Requirements: Copy every line in which the string "scene" occurs.

----

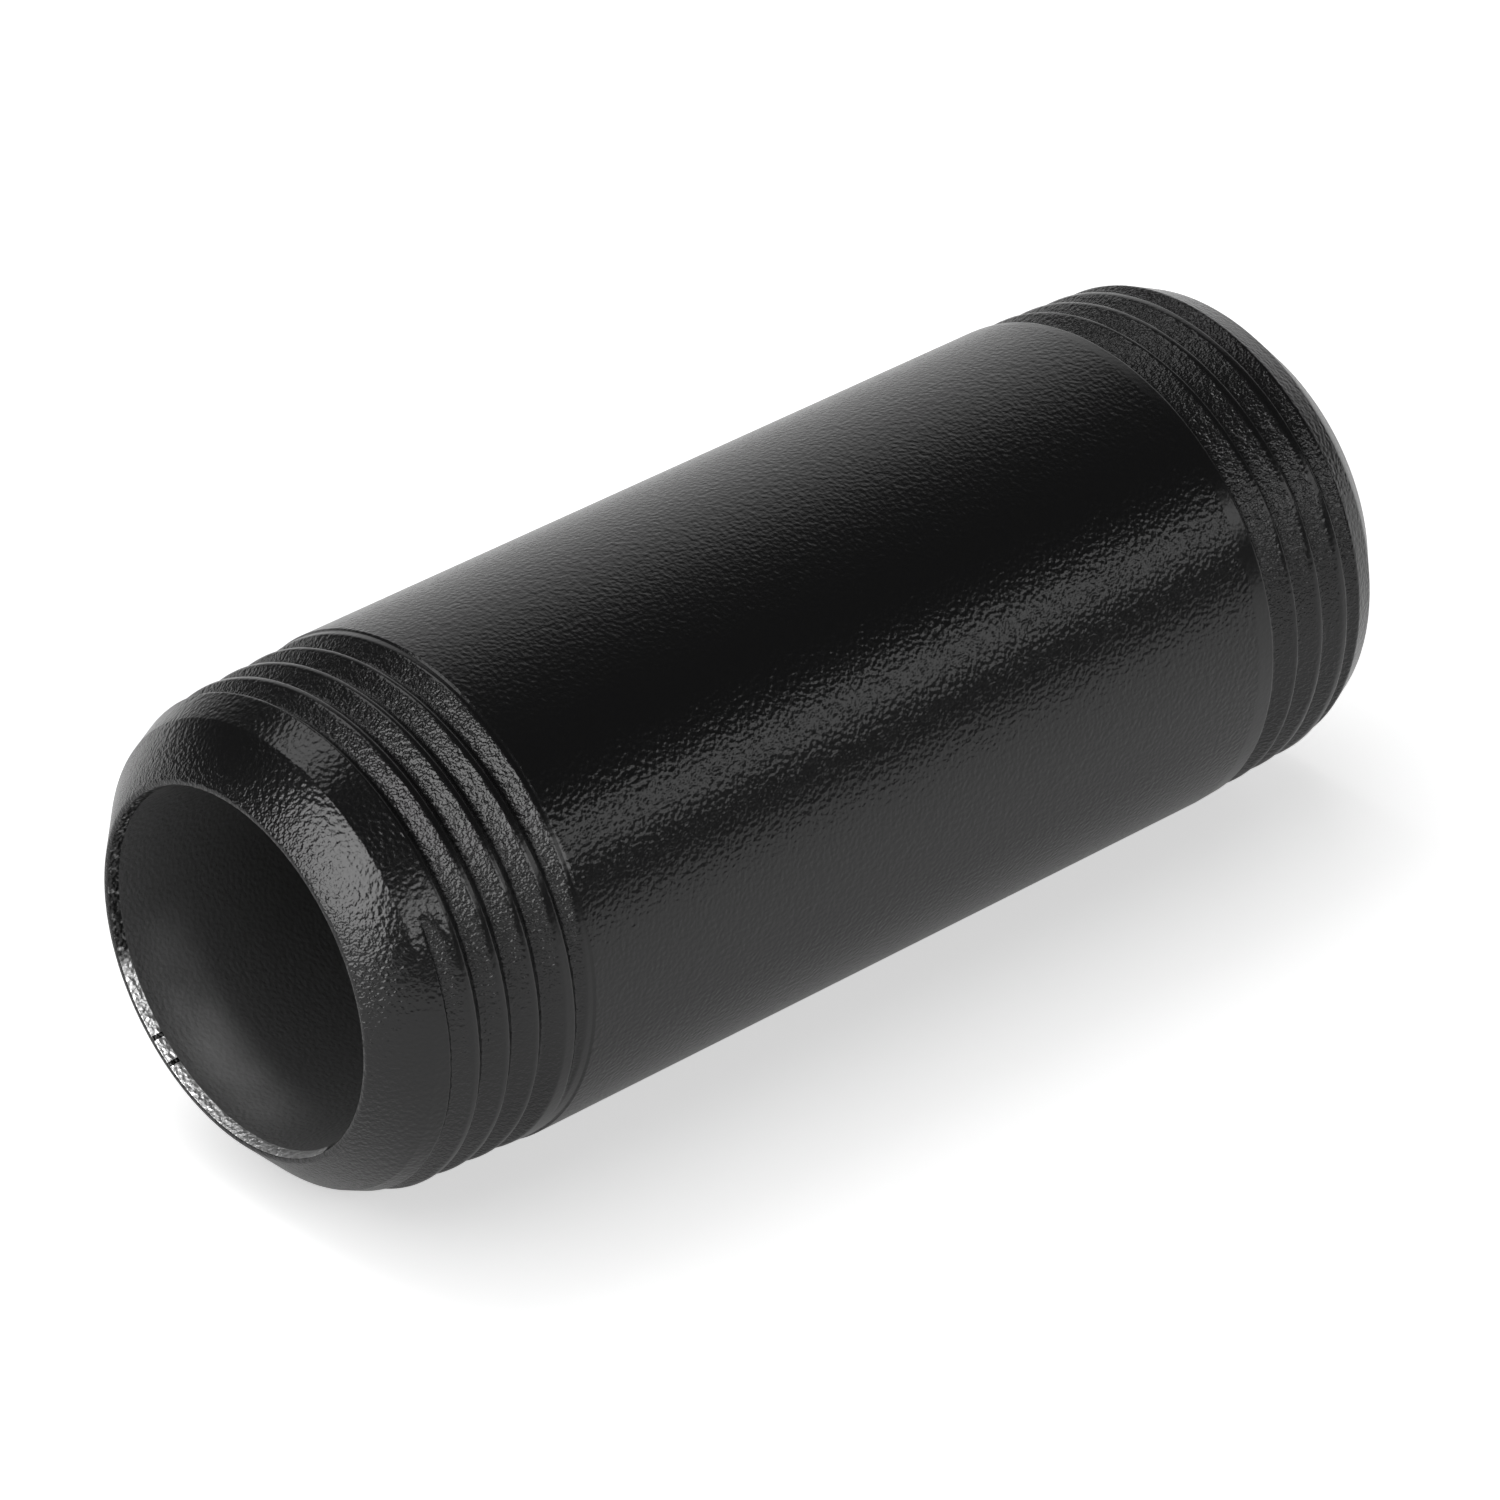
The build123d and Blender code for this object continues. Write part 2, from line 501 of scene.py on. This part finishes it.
def rubbed_edge():
    material, nodes, links = new_material("rubbed_edge")
    place = add_node(nodes, "ShaderNodeTexCoord")
    speckle = add_node(nodes, "ShaderNodeTexNoise", Scale=3500.0, Detail=2.0)
    links.new(place.outputs["Object"], speckle.inputs["Vector"])
    bareness = add_node(nodes, "ShaderNodeAttribute", attribute_name="bare")
    total = add_node(nodes, "ShaderNodeMath", operation="ADD")
    links.new(bareness.outputs["Fac"], total.inputs[0])
    links.new(speckle.outputs["Fac"], total.inputs[1])
    steel = add_node(nodes, "ShaderNodeMapRange", From__Min=0.56, From__Max=0.95)
    links.new(total.outputs["Value"], steel.inputs["Value"])
    colour = add_node(nodes, "ShaderNodeMapRange", To__Min=0.006, To__Max=0.75)
    metal = add_node(nodes, "ShaderNodeMapRange", To__Min=0.0, To__Max=0.9)
    skin = add_node(nodes, "ShaderNodeBsdfPrincipled", Roughness=0.38)
    for link, socket in ((colour, "Base Color"), (metal, "Metallic")):
        links.new(steel.outputs["Result"], link.inputs["Value"])
        links.new(link.outputs["Result"], skin.inputs[socket])
    bump = grain_bump(nodes, links, EDGE_BUMP)
    links.new(bump.outputs["Normal"], skin.inputs["Normal"])
    finish_material(nodes, links, skin)
    return material


edge_finish = rubbed_edge()
print("rubbed edge:", len(edge_finish.node_tree.nodes), "nodes")

# %% [markdown]
# ## The dusted bore and its painted sheen
#
# Powder is sprayed from outside, so the bore only catches a dusting. It is a dull
# dark grey. Low down, a few millimetres inside the near rim, a paler patch is
# painted into its colour: a painted reflection of the light that falls into the
# bore, not dust. The patch fades out round the bore by a number on the mesh, and
# along it by the distance from its middle. A patchy noise mottles it.

# %% Store where the painted sheen lies in the bore
# The band round the bore where a paler colour is painted in as a painted reflection.
PAINTED_SHEEN_CENTRE, PAINTED_SHEEN_HALF, PAINTED_SHEEN_SOFT = -56.0, 8.0, 38.0
painted_sheen_band = pipe.data.attributes.new("painted_sheen_band", "FLOAT", "POINT")
for vertex in pipe.data.vertices:
    angle = angle_of(vertex.co)
    painted_sheen_band.data[vertex.index].value = soft_band(angle, PAINTED_SHEEN_CENTRE, PAINTED_SHEEN_HALF, PAINTED_SHEEN_SOFT)
print("dusty vertices:", sum(item.value > 0.9 for item in painted_sheen_band.data))

# %% Dusted bore with a painted sheen
PAINTED_SHEEN_DEPTH = 2.8 * MM           # from the near end face to the middle of the patch
BORE_BUMP = 0.05 * MM


def dusted_bore_and_painted_sheen():
    material, nodes, links = new_material("dusted_bore_and_painted_sheen")
    place = add_node(nodes, "ShaderNodeTexCoord")
    patches = add_node(nodes, "ShaderNodeTexNoise", Scale=300.0, Detail=3.0, Roughness=0.6)
    links.new(place.outputs["Object"], patches.inputs["Vector"])
    painted_sheen = add_node(nodes, "ShaderNodeAttribute", attribute_name="painted_sheen_band")
    axes = add_node(nodes, "ShaderNodeSeparateXYZ")
    links.new(place.outputs["Object"], axes.inputs["Vector"])
    away = add_node(nodes, "ShaderNodeMath", operation="ADD")
    away.inputs[1].default_value = HALF_LENGTH - PAINTED_SHEEN_DEPTH
    links.new(axes.outputs["X"], away.inputs[0])
    off = add_node(nodes, "ShaderNodeMath", operation="ABSOLUTE")
    links.new(away.outputs["Value"], off.inputs[0])
    band = add_node(nodes, "ShaderNodeMapRange", interpolation_type="SMOOTHSTEP",
                    From__Min=0.3 * MM, From__Max=2.6 * MM, To__Min=1.0, To__Max=0.0)
    links.new(off.outputs["Value"], band.inputs["Value"])
    amount = add_node(nodes, "ShaderNodeMath", operation="MULTIPLY")
    links.new(band.outputs["Result"], amount.inputs[0])
    links.new(painted_sheen.outputs["Fac"], amount.inputs[1])
    mottled = add_node(nodes, "ShaderNodeMath", operation="MULTIPLY")
    links.new(patches.outputs["Fac"], mottled.inputs[0])
    links.new(amount.outputs["Value"], mottled.inputs[1])
    # The dark end of this range is the dusted grey; the pale end is the painted reflection.
    colour = add_node(nodes, "ShaderNodeMapRange", To__Min=0.085, To__Max=0.32)
    links.new(mottled.outputs["Value"], colour.inputs["Value"])
    bump = grain_bump(nodes, links, BORE_BUMP)
    skin = add_node(nodes, "ShaderNodeBsdfPrincipled", Roughness=0.42)
    links.new(colour.outputs["Result"], skin.inputs["Base Color"])
    links.new(bump.outputs["Normal"], skin.inputs["Normal"])
    finish_material(nodes, links, skin)
    return material


bore_finish = dusted_bore_and_painted_sheen()
print("dusted bore:", len(bore_finish.node_tree.nodes), "nodes")

# %% Give each face its finish
COAT, EDGE, BORE = 0, 1, 2
NICKS = (-48.0, -56.0)          # two places where the bright edge is broken
NICK_WIDTH = 0.75
pipe.data.materials.clear()
for material in (coat_finish, edge_finish, bore_finish):
    pipe.data.materials.append(material)
for face in pipe.data.polygons:
    radius = radius_of(face.center)
    nicked = any(abs(angle_of(face.center) - nick) < NICK_WIDTH for nick in NICKS)
    face.material_index = COAT
    if radius < BORE_RADIUS + 0.005 * MM:
        face.material_index = BORE
    elif radius < RIM_INNER and face.center.x < 0 and not nicked:
        face.material_index = EDGE
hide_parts("pipe_nipple")
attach(pipe, "root")
print("faces of rubbed edge:", sum(face.material_index == EDGE for face in pipe.data.polygons))

# %% [markdown]
# ## The floor
#
# The pipe lies on a white sweep of matt paper. The paper gives off a little light
# of its own, and more of it to the camera than to the pipe, so the picture has a
# clean white ground while the black coat isn't lit from below.

# %% Floor
FLOOR_SIZE = 6
GLOW_TO_PIPE, GLOW_TO_CAMERA = 0.16, 0.53
bpy.ops.object.select_all(action="DESELECT")
bpy.ops.mesh.primitive_plane_add(size=FLOOR_SIZE, location=(0, 0, low.z))
floor = bpy.context.object
floor.name = "floor"
sweep, nodes, links = new_material("white_sweep")
paper = add_node(nodes, "ShaderNodeBsdfPrincipled", Roughness=0.9)
paper.inputs["Base Color"].default_value = (0.9, 0.9, 0.9, 1)
paper.inputs["Specular IOR Level"].default_value = 0.1
paper.inputs["Emission Color"].default_value = (1, 1, 1, 1)
to_camera = add_node(nodes, "ShaderNodeLightPath")
lift = add_node(nodes, "ShaderNodeMapRange", To__Min=GLOW_TO_PIPE, To__Max=GLOW_TO_CAMERA)
links.new(to_camera.outputs["Is Camera Ray"], lift.inputs["Value"])
links.new(lift.outputs["Result"], paper.inputs["Emission Strength"])
finish_material(nodes, links, paper)
floor.data.materials.append(sweep)
print("floor at z = %.2f mm" % (low.z / MM))

# %% [markdown]
# ## The lights
#
# A black part shows the room more than itself, so each light is placed for the
# reflection that it makes on the pipe. The large softbox beyond the near end makes
# the bright face of the bevel, and is seen in reflections only, because its shadow
# would be too broad. A small panel at the front left and a long low strip in front
# draw the lines of light along the barrel, and a box above and behind lights its
# top. A wide scrim overhead lights only the floor and makes the soft shadow.

# %% Softboxes
LIGHT_DISTANCE = 0.7


def softbox(name, towards, half_width, half_height, brightness, only=None):
    """A rectangular light that faces the pipe, its half sizes given as angles."""
    place = Vector(towards).normalized() * LIGHT_DISTANCE
    bpy.ops.object.light_add(type="AREA", location=place)
    light = bpy.context.object
    light.name = name
    light.rotation_euler = place.to_track_quat("Z", "Y").to_euler()
    light.data.shape = "RECTANGLE"
    light.data.size = 2 * LIGHT_DISTANCE * math.tan(math.radians(half_width))
    light.data.size_y = 2 * LIGHT_DISTANCE * math.tan(math.radians(half_height))
    light.data.energy = brightness * math.pi * light.data.size * light.data.size_y
    light.visible_glossy = only != "floor"
    light.visible_diffuse = only != "reflections"
    print("light", name, "power %.2f W" % light.data.energy)
    return light


softbox("key_softbox", (-0.84, -0.20, 0.50), 21, 24, 5.2, only="reflections")
softbox("front_left_panel", (-0.22, -0.85, 0.47), 13, 9, 1.9)
softbox("front_strip", (0.17, -0.87, 0.46), 40, 6, 1.6)
softbox("overhead_back_box", (-0.08, 0.40, 0.91), 13, 13, 1.9)
softbox("overhead_scrim", (-0.40, 0.28, 0.87), 42, 42, 1.1, only="floor")

# %% [markdown]
# ## The room
#
# Around the lights the room is dark, a little lighter near the horizon, where the
# white sweep curves up. A broad soft glow at the back right gives the far side of
# the barrel its thin bright rim. It has no edge that a reflection could show.

# %% Dark room with a light horizon
HORIZON_LIGHT, CEILING_LIGHT = 0.22, 0.07
GLOW_LIGHT = 0.75
BACK_RIGHT = (0.75, 0.65, 0.12)
world = bpy.data.worlds.new("studio")
bpy.context.scene.world = world
world.use_nodes = True
nodes, links = world.node_tree.nodes, world.node_tree.links
nodes.clear()
where = add_node(nodes, "ShaderNodeTexCoord")
axes = add_node(nodes, "ShaderNodeSeparateXYZ")
links.new(where.outputs["Generated"], axes.inputs["Vector"])
horizon = add_node(nodes, "ShaderNodeMapRange", interpolation_type="SMOOTHSTEP",
                   From__Min=0.0, From__Max=0.26, To__Min=HORIZON_LIGHT, To__Max=CEILING_LIGHT)
links.new(axes.outputs["Z"], horizon.inputs["Value"])
towards = add_node(nodes, "ShaderNodeVectorMath", operation="DOT_PRODUCT")
towards.inputs[1].default_value = Vector(BACK_RIGHT).normalized()
links.new(where.outputs["Generated"], towards.inputs[0])
glow = add_node(nodes, "ShaderNodeMapRange", interpolation_type="SMOOTHSTEP",
                From__Min=0.64, From__Max=1.0, To__Min=0.0, To__Max=GLOW_LIGHT)
links.new(towards.outputs["Value"], glow.inputs["Value"])
light = add_node(nodes, "ShaderNodeMath", operation="ADD")
links.new(horizon.outputs["Result"], light.inputs[0])
links.new(glow.outputs["Result"], light.inputs[1])
room = add_node(nodes, "ShaderNodeBackground")
links.new(light.outputs["Value"], room.inputs["Color"])
print("room:", len(nodes), "nodes")

# %% A plain white ground for the camera
plain = add_node(nodes, "ShaderNodeBackground")
plain.inputs["Color"].default_value = (1, 1, 1, 1)
ray = add_node(nodes, "ShaderNodeLightPath")
mix = add_node(nodes, "ShaderNodeMixShader")
links.new(ray.outputs["Is Camera Ray"], mix.inputs["Fac"])
links.new(room.outputs["Background"], mix.inputs[1])
links.new(plain.outputs["Background"], mix.inputs[2])
output = add_node(nodes, "ShaderNodeOutputWorld")
links.new(mix.outputs["Shader"], output.inputs["Surface"])
bpy.context.scene.view_settings.view_transform = "Standard"
print("view transform:", bpy.context.scene.view_settings.view_transform)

----

Task result:
The build123d and Blender code for this object continues. Write part 2, from line 501 of scene.py on. This part finishes it.
bpy.context.scene.world = world
bpy.context.scene.view_settings.view_transform = "Standard"
print("view transform:", bpy.context.scene.view_settings.view_transform)